* begin Information provided *

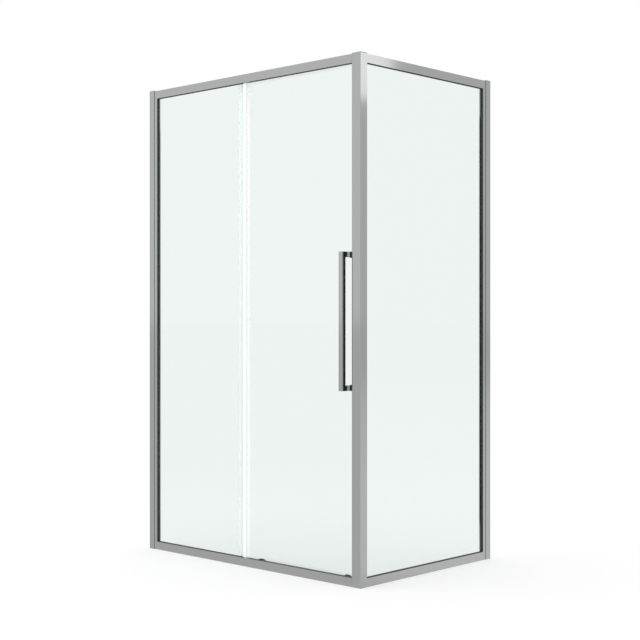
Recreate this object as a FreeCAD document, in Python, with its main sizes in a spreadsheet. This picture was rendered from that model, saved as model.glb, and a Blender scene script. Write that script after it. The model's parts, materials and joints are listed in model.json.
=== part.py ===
import FreeCAD, Part
import math
import os
from types import SimpleNamespace

import Sketcher

# Corner shower enclosure, 1200 x 800 x 1950 nominal: a framed front with a fixed pane and a
# sliding door, and a framed side pane, joined by a corner post.
#
# Sizes are in millimetres. "Along" a wall runs from the left wall to the corner on the front,
# and from the corner to the back wall on the side. "Setback" is measured inwards from the outer
# face of the wall that a piece belongs to. Heights are measured from the tray.
SIZES = {
    # the whole enclosure
    "enclosure_width": 1198.0,        # left wall to the outer face of the corner post
    "enclosure_depth": 800.0,         # outer front face to the back wall
    "frame_height": 1947.0,
    "cap_thickness": 3.0,
    # clearances
    "running_gap": 0.3,               # between pieces that move past each other
    "seat_gap": 0.3,                  # round a moulded plug or a stop
    "snap_play": 0.15,                # beside a clipped-in strip or a rail connector
    "hole_play": 0.3,                 # round a screw in its clearance hole
    "thread_play": 0.1,               # round a screw or pin in its own hole
    "pin_play": 0.08,                 # between a wheel and its pin
    "bush_play": 0.2,                 # round the bushes that pass through the glass
    # aluminium profiles
    "profile_wall": 1.6,
    "profile_rounding": 0.7,
    "frame_depth": 22.4,              # wall jambs, side rails and corner post
    "rail_height": 33.0,
    "jamb_width": 38.0,
    "wall_gap": 9.5,                  # wall to jamb, taken up inside the wall channel
    "post_front_width": 42.0,
    "post_side_width": 37.0,
    "post_lip": 4.0,
    "channel_reach": 30.5,
    "channel_wall": 1.5,
    "channel_play": 0.3,
    "cap_plug_depth": 8.0,
    "strip_leg": 7.0,                 # legs of the clip-in strips
    # glazing
    "glass_thickness": 6.0,
    "glass_arris": 0.5,
    "glass_setback": 10.0,
    "pocket_depth": 15.0,
    "gasket_lip": 2.0,
    "glazing_hook": 2.5,              # hook along the inner flange, which presses the inner gasket
    "inner_gasket_thickness": 2.0,    # glass to the back of its pocket
    "setting_block_height": 3.0,
    "setting_block_length": 60.0,
    "setting_block_inset": 60.0,      # end of a pane to its nearest setting block
    "fixed_edge_line": 613.0,         # corner face to the free edge of the fixed pane
    # roller track in the front rails
    "track_lip": 6.0,
    "track_floor": 4.8,
    "track_shelf": 1.5,               # middle of the running bead to the back of the rail
    "bead_width": 2.0,
    "bead_height": 3.2,
    # screws of the frame
    "port_boss": 6.6,
    "rail_screw_radius": 1.8,
    "rail_screw_head_radius": 3.1,
    "rail_screw_head_height": 2.2,
    "rail_screw_grip": 18.0,
    "channel_screw_radius": 1.7,
    "channel_screw_head_radius": 3.4,
    "channel_screw_length": 9.0,
    "channel_screw_first": 150.0,     # tray to the lowest of the three screws
    "channel_cap_radius": 6.0,
    "channel_cap_shell": 1.1,
    "wall_hole_radius": 2.75,
    "wall_hole_first": 100.0,         # tray to the lowest of the four holes
    # sliding door
    "door_width": 624.0,
    "door_closing_margin": 34.0,      # corner face to the closing edge of the door glass
    "door_floor_gap": 9.0,
    "door_top_gap": 4.0,
    "door_open_margin": 22.5,         # jamb to the trailing edge of the open door glass
    "glass_hole_radius": 7.0,
    "bolt_radius": 2.5,
    "inside_cap_radius": 12.0,
    "inside_cap_floor": 2.4,
    # handle
    "handle_length": 510.0,
    "handle_width": 19.0,
    "handle_bar_depth": 17.5,
    "handle_reach": 55.0,
    "handle_rounding": 0.6,
    "handle_inset": 38.4,             # closing edge of the door to the middle of the handle
    "handle_centre_height": 970.5,
    "handle_hole_radius": 6.0,
    "handle_tapped_depth": 14.0,
    "handle_bolt_grip": 12.0,
    "handle_washer_thickness": 1.0,
    # rollers
    "roller_from_closing_edge": 50.0,
    "roller_from_trailing_edge": 119.0,
    "wheel_width": 5.2,
    "wheel_groove_depth": 1.5,
    "wheel_pin_radius": 2.0,
    "pin_head_radius": 3.3,
    "pin_head_thickness": 1.2,
    "top_wheel_radius": 10.0,
    "top_wheel_gap": 6.0,             # between the two wheels of a pair
    "bracket_thickness": 2.2,
    "bracket_margin": 8.0,            # from a pin to the edges of the bracket
    "bottom_wheel_radius": 8.0,
    # sprung release of the bottom rollers
    "release_travel": 3.0,
    "release_tab_rise": 3.0,          # tab above the upper edge of the bottom rail
    "release_tab_height": 3.8,
    "release_tab_width": 22.5,
    "carriage_thickness": 1.5,
    "carriage_margin": 2.5,           # from a wheel to the side of the carriage
    "carriage_drop": 5.2,             # from the axles to the lower edge of the carriage
    "housing_plate": 0.8,
    "housing_floor_gap": 6.5,
    "housing_bolt_rise": 3.8,         # from the axles up to the bolt
    "guide_wall": 1.8,
    "guide_overlap": 1.1,
    "ledge_thickness": 1.5,
    "spring_radius": 2.2,
    "spring_wire": 0.6,
    "spring_margin": 0.8,             # from the spring to the wheels beside it
    # seals
    "seal_wall": 1.4,
    "seal_clip": 14.0,
    "magnet_thickness": 4.6,
    "magnet_width": 9.0,
    "magnet_bar_thickness": 2.2,
    "magnet_bar_width": 6.0,
    "magnet_cover": 1.0,              # plastic over the magnet's face
}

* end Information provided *

Do this: Set down, exactly as written, each line of the data from its opening line through the one containing "import Sketcher". Output nothing more.

Finished exercise:
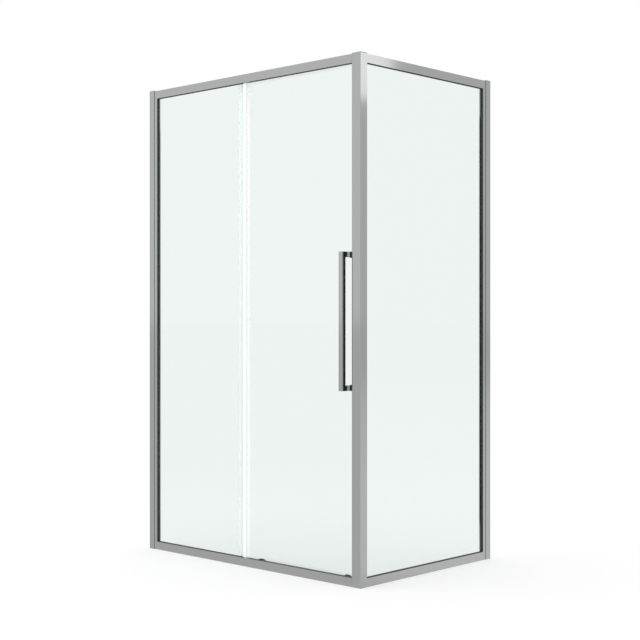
Recreate this object as a FreeCAD document, in Python, with its main sizes in a spreadsheet. This picture was rendered from that model, saved as model.glb, and a Blender scene script. Write that script after it. The model's parts, materials and joints are listed in model.json.
=== part.py ===
import FreeCAD, Part
import math
import os
from types import SimpleNamespace

import Sketcher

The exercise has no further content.